NGD and other entities are working on reproducing and solving this problem. Unfortunately at this time, we have no ETA on the resolution of the issue yet.

However, our engineers have been working around the issue by steadily increasing the aforementioned safeguards steadily, as we gain confidence in the correctness and robustness of our backend engines. On 15 Aug 2018, we made the largest increase in thresholds, and correctly broadcasted hundreds of queued trades asynchronously with a large delay during a period of high transactions, without pausing trading.
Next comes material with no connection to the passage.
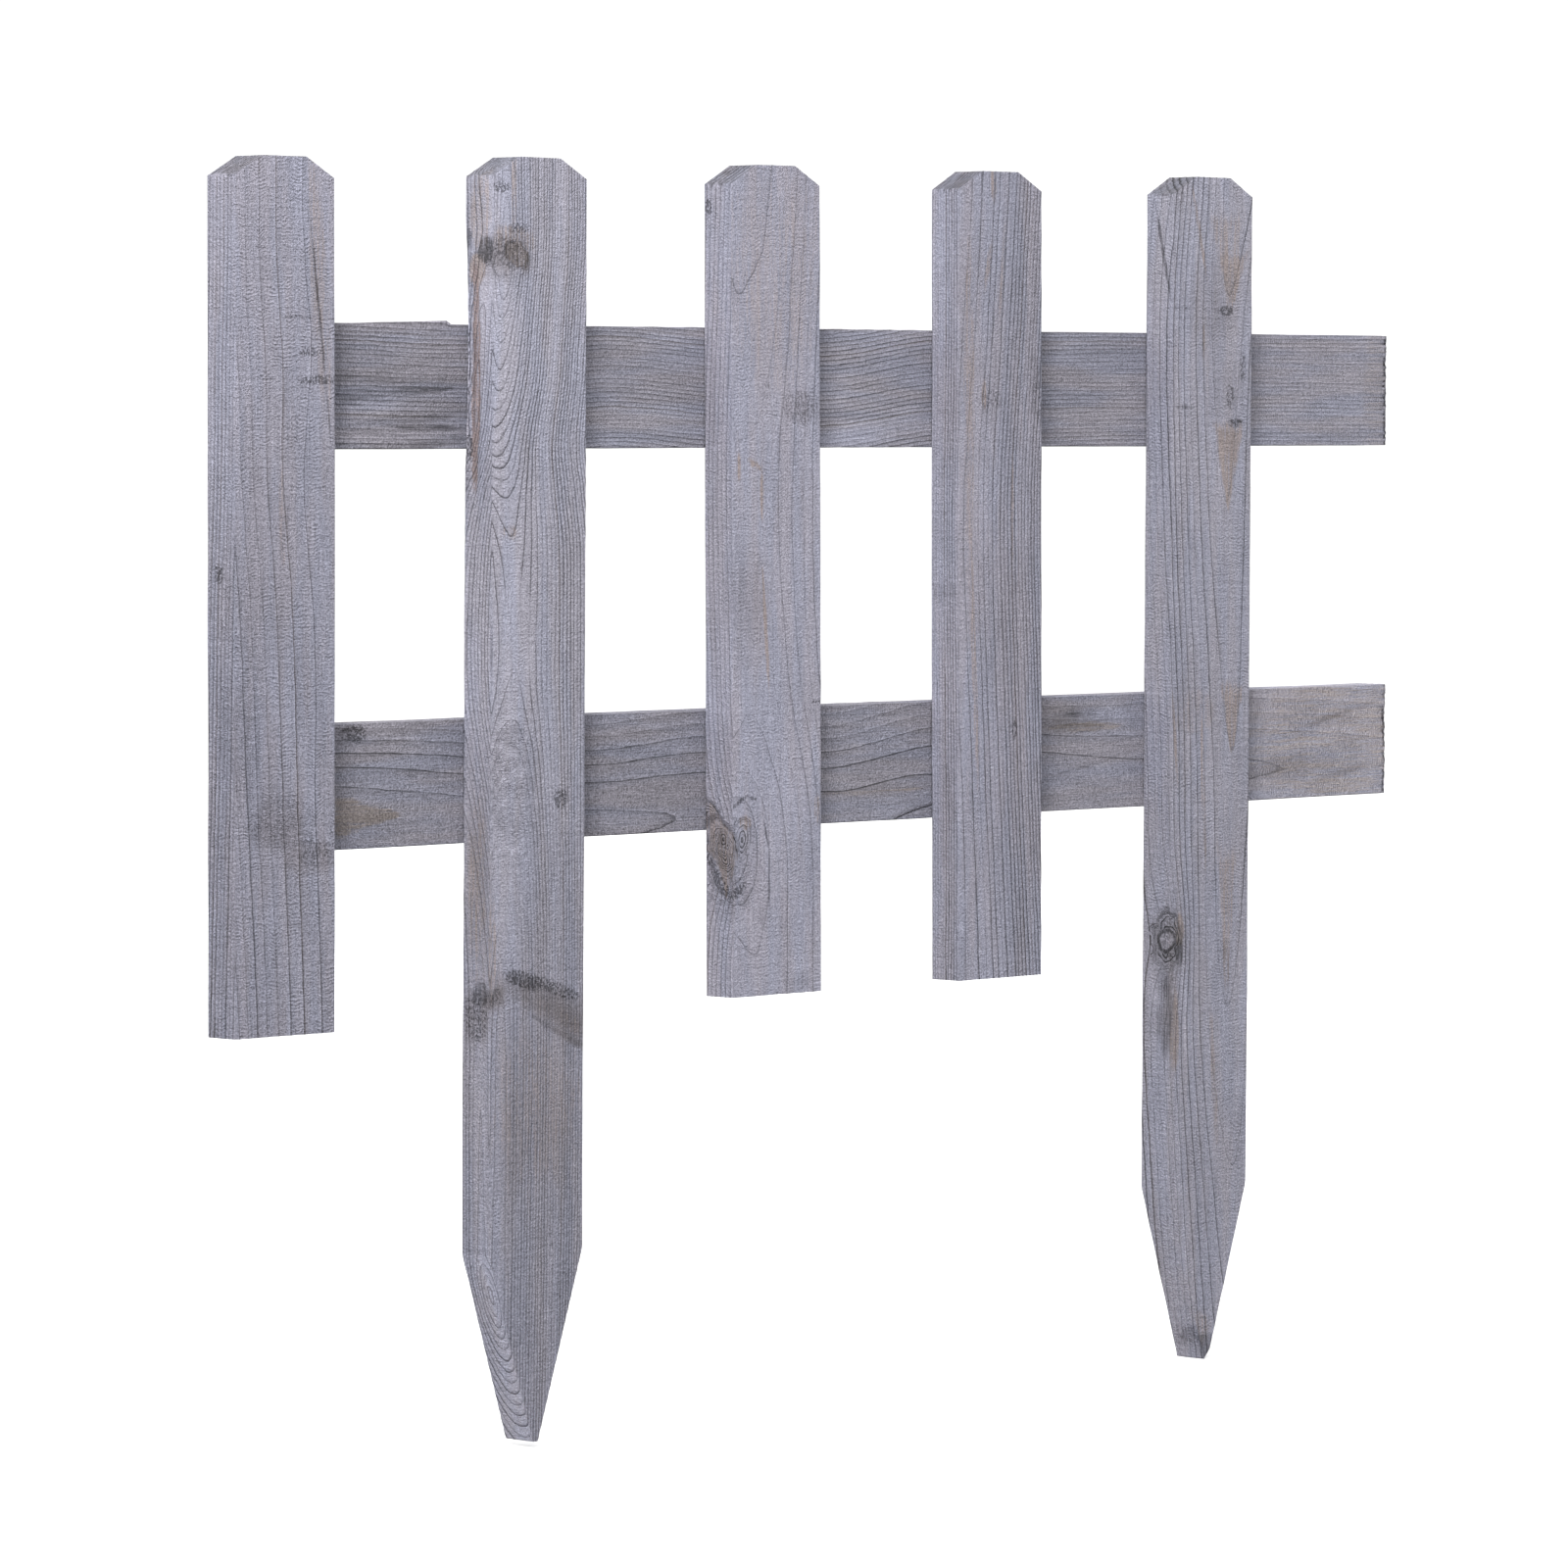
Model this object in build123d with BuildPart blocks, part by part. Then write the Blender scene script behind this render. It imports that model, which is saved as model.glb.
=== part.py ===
from build123d import *
from dataclasses import dataclass
import math
import os

os.makedirs("parts", exist_ok=True)

# A bed border fence panel of rough-sawn boards: three short pickets and two pointed stakes,
# fixed in front of two rails. Millimetres, +Z up, pickets facing -Y, the row along +X.
# The origin lies on the front face of the left stake, on its centre line, at the ground line.

# Boards
picket_width = 62.0
picket_thickness = 19.0
rail_width = 58.5
rail_thickness = 19.0
arris_radius = 0.8

# Row of pickets
pickets_in_panel = 5
picket_pitch = 160.0
picket_height = 400.0
lean_pivot_height = 202.0

# Dog-eared tops
ear_width = 17.5
ear_drop = 9.5

# Stakes
stake_depth = 200.0
point_length = 89.0
tip_width = 4.0
chip_height = 5.0
chip_width = 3.4

# Rails
upper_rail_height = 264.5
lower_rail_height = 80.5
rail_start = 3.4

# Wane: the strip along the left stake's rear left arris where the bark was
wane_height = 313.0
wane_length = 120.0
wane_width = 9.0
wane_depth = 1.8

# Worked out from the sizes above
rail_length = pickets_in_panel * picket_pitch
ground_height = 0.0


@dataclass
class Board:
    """One picket or stake: its place in the row, its lean in degrees with the top to the
    right, and how far its two ends lie above their nominal heights."""

    place: int
    lean: float
    top_rise: float
    foot_rise: float


short_pickets = {
    "left_picket": Board(place=-1, lean=0.2, top_rise=-2.4, foot_rise=-1.1),
    "middle_picket": Board(place=1, lean=-0.15, top_rise=0.8, foot_rise=0.6),
    "right_picket": Board(place=2, lean=-0.1, top_rise=1.5, foot_rise=0.4),
}
left_stake_board = Board(place=0, lean=0.45, top_rise=0.7, foot_rise=-0.9)
right_stake_board = Board(place=3, lean=0.35, top_rise=2.2, foot_rise=-4.0)


def front_plane(board):
    """The board's front face: local X to the right, local Y up along the leaning board."""
    lean = math.radians(board.lean)
    return Plane(
        origin=(board.place * picket_pitch, 0, lean_pivot_height),
        x_dir=(math.cos(lean), 0, -math.sin(lean)),
        z_dir=(0, -1, 0),
    )


def dog_ear_points(board):
    """The top end from right to left, with both corners sawn off."""
    half = picket_width / 2
    top = picket_height + board.top_rise - lean_pivot_height
    return [
        (half, top - ear_drop),
        (half - ear_width, top),
        (-half + ear_width, top),
        (-half, top - ear_drop),
    ]


def foot_level(board, nominal):
    """The local height of the board's lower end."""
    return nominal + board.foot_rise - lean_pivot_height


def ease_long_edges(part, plane):
    """Rounds the arrises that run along the board."""
    fillet(part.edges().filter_by(Axis((0, 0, 0), plane.y_dir)), radius=arris_radius)


def short_picket(board):
    """A square-footed picket that ends at the ground line."""
    plane = front_plane(board)
    half = picket_width / 2
    foot = foot_level(board, ground_height)
    with BuildPart() as picket:
        with BuildSketch(plane):
            with BuildLine():
                Polyline((-half, foot), (half, foot), *dog_ear_points(board), close=True)
            make_face()
        extrude(amount=-picket_thickness)
        ease_long_edges(picket, plane)
    return picket


def stake(board, tip_points):
    """A long picket with its foot sawn to a point for driving into the soil."""
    plane = front_plane(board)
    half = picket_width / 2
    shoulder = foot_level(board, -stake_depth) + point_length
    with BuildPart() as pointed:
        with BuildSketch(plane):
            with BuildLine():
                Polyline(
                    (-half, shoulder),
                    *tip_points,
                    (half, shoulder),
                    *dog_ear_points(board),
                    close=True,
                )
            make_face()
        extrude(amount=-picket_thickness)
        ease_long_edges(pointed, plane)
    return pointed


def sharp_tip(board):
    """The narrow sawn end of an undamaged point."""
    tip = foot_level(board, -stake_depth)
    return [(-tip_width / 2, tip), (tip_width / 2, tip)]


def chipped_tip(board):
    """A point whose right corner has split off."""
    tip = foot_level(board, -stake_depth)
    taper = (picket_width - tip_width) / 2 / point_length
    return [
        (-tip_width / 2, tip),
        (tip_width / 2 - chip_width, tip),
        (tip_width / 2 + taper * chip_height, tip + chip_height),
    ]


def write(piece, name):
    """Labels a finished piece and writes its file."""
    piece.part.label = name
    export_step(piece.part, f"parts/{name}.step")


# Short pickets
for name, board in short_pickets.items():
    write(short_picket(board), name)

# Left stake, with the wane scooped out of its rear left arris
left_stake_blank = stake(left_stake_board, sharp_tip(left_stake_board))
wane_angle = math.atan2(wane_depth, wane_width)
wane_bite = wane_width * math.sin(wane_angle)
scoop_radius = (wane_length**2 / 4 + wane_bite**2) / (2 * wane_bite)
left_front = front_plane(left_stake_board)
rear_left_arris = (-picket_width / 2, wane_height - lean_pivot_height, -picket_thickness)
outward = left_front.x_dir * -math.cos(wane_angle) - left_front.z_dir * math.sin(wane_angle)
across = left_front.x_dir * math.sin(wane_angle) - left_front.z_dir * math.cos(wane_angle)
wane_plane = Plane(
    origin=left_front.from_local_coords(rear_left_arris), x_dir=outward, z_dir=across
)
with BuildPart() as left_stake:
    add(left_stake_blank.part)
    with BuildSketch(wane_plane):
        with Locations((scoop_radius - wane_bite, 0)):
            Circle(scoop_radius)
    extrude(amount=picket_thickness, both=True, mode=Mode.SUBTRACT)
write(left_stake, "left_stake")

# Right stake, with the chipped point
write(stake(right_stake_board, chipped_tip(right_stake_board)), "right_stake")

# Rails, lying behind the pickets from the first picket's centre line to the next panel's
rail_heights = {"upper_rail": upper_rail_height, "lower_rail": lower_rail_height}
for name, height in rail_heights.items():
    with BuildPart() as rail:
        with BuildSketch(Plane.YZ.offset(rail_start - picket_pitch)):
            with Locations((picket_thickness, height)):
                Rectangle(rail_thickness, rail_width, align=(Align.MIN, Align.MIN))
        extrude(amount=rail_length)
        fillet(rail.edges().filter_by(Axis.X), radius=arris_radius)
    write(rail, name)
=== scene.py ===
import math
from dataclasses import dataclass

import bpy
import numpy as np
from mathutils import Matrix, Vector


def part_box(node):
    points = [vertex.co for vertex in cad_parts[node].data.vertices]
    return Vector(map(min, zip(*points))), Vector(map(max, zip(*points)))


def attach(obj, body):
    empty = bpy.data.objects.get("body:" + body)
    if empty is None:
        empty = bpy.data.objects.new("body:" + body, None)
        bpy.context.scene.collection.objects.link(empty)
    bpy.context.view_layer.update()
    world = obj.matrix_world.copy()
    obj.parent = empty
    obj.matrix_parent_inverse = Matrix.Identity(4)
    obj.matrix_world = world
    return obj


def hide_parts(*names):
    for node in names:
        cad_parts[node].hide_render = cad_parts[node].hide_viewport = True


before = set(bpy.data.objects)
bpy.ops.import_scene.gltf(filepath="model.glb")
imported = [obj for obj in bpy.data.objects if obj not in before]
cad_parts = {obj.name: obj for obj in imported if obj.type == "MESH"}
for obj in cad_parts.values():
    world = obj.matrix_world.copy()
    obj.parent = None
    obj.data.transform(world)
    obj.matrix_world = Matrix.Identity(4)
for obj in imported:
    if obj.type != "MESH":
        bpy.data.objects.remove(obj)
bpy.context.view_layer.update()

# The looks of a bed border fence panel: weathered, rough-sawn softwood boards.
#
# Every board has its own coordinates in millimetres: across its width from its centre line,
# along its length, and depth from its front face to its back. Grain, knots and stains are
# placed with a fourth one, around: the way along the surface from the front's centre line,
# which goes on over the arris and down the side. On the front, around is the same as across.

MM = 0.001

# Sizes that the CAD part shares
picket_width = 62.0
picket_pitch = 160.0
lean_pivot_height = 202.0
ear_width = 17.5
ear_drop = 9.5
point_length = 89.0
tip_width = 4.0
chip_height = 5.0
chip_width = 3.4
arris_radius = 0.8
wane_height = 313.0
wane_length = 120.0
wane_width = 9.0
wane_depth = 1.8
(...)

As I prepared to announce to the team the good news on the morning of 16 August 2018, a second, unexpected incident occured. The NEO blockchain experienced a “fork” on block #2,623,809.

Blockchain Fork

To be clear, a fork here simply means that two valid blocks were produced for the same block height. In a Proof-Of-Work blockchain like bitcoin and Ethereum, this is actually a somewhat common situation, and therefore is not typically described as a fork. This is as the consensus algorithm to choose the correct chain on POW blockchains is simply to follow the longest current chain. The orphaned blocks are known as “uncle” blocks instead (as they are the sibling to a parent block, or “uncle”).

However, NEO is meant to have instant finality — this means that users do not need to wait for confirmations or extra mined blocks, to ensure that they are indeed watching the longest chain. The uncle block that was produced on the NEO block was therefore unintended. The reason was an issue in the implementation of the chosen BFT algorithm (dBFT) where a crucial 3rd step was not implemented. This is explained in technical terms here: https://github.com/neo-project/neo/pull/320

The NEO team fixed the consensus node by abandoning the uncle block, and proceeded mining the chain from the second block produced (which included more transactions). This was done within a few hours.

However, in doing so, this also forced other node maintainers to have to re-sync their nodes from a previous state, as most listener nodes acquired the earlier, and now abandoned block.

This is as the NEO node software itself was not meant to handle a situation where there are two valid blocks (valid meaning signed block by a validator / consensus node) for a single block height. A NEO node cannot simply abandon a valid block easily, as each block is meant to be valid without change, and follow a alternate chain.

Upon realising that a fork occured, we immediately flipped the trading halt switch manually, and quickly begun re-syncing a number of our nodes from our last blockchain data backup which was done a week or so ago. However, we experienced difficulty acquiring the “correct” block which would lead to the now lively chain, as most public nodes were stuck on the abandoned uncle block, and kept broadcasting that block instead.

This issue, combined with the low connectivity with public nodes, significantly reduced the speed in which we could resume trading. Overall, we took about 6 hours to sync the blockchains the first time from our backup, before realizing that our nodes acquired the same uncled block, and another 6 hours to do a second sync where the team did a second backup just before the fork, so that the sync can be repeated multiple times quickly. An additional 1–2 hours was spent making sure that there were no unexpected consequences of the fork.

We had previously encountered similar issues where we could not re-sync our blockchain data quickly, and hope to reduce such a possible occurrence again by taking more regular snapshots of the various chains we interact with.

NGD has also assisted the community by providing additional public nodes, and offline chain data for download.

Summary

We have learnt a great deal from each and every incident, and we understand our users’ frustrations whenever it happens. I cannot guarantee that yesterday’s downtime will be the last, but our team will do our utmost best to make it the few.

I write this article on behalf of the Switcheo team in the hopes that our supporters have more insight into the development of decentralized systems. As the entire blockchain ecosystem progresses, we are confident that such issues will eventually decrease, and be as reliable and robust as their centralized counterparts.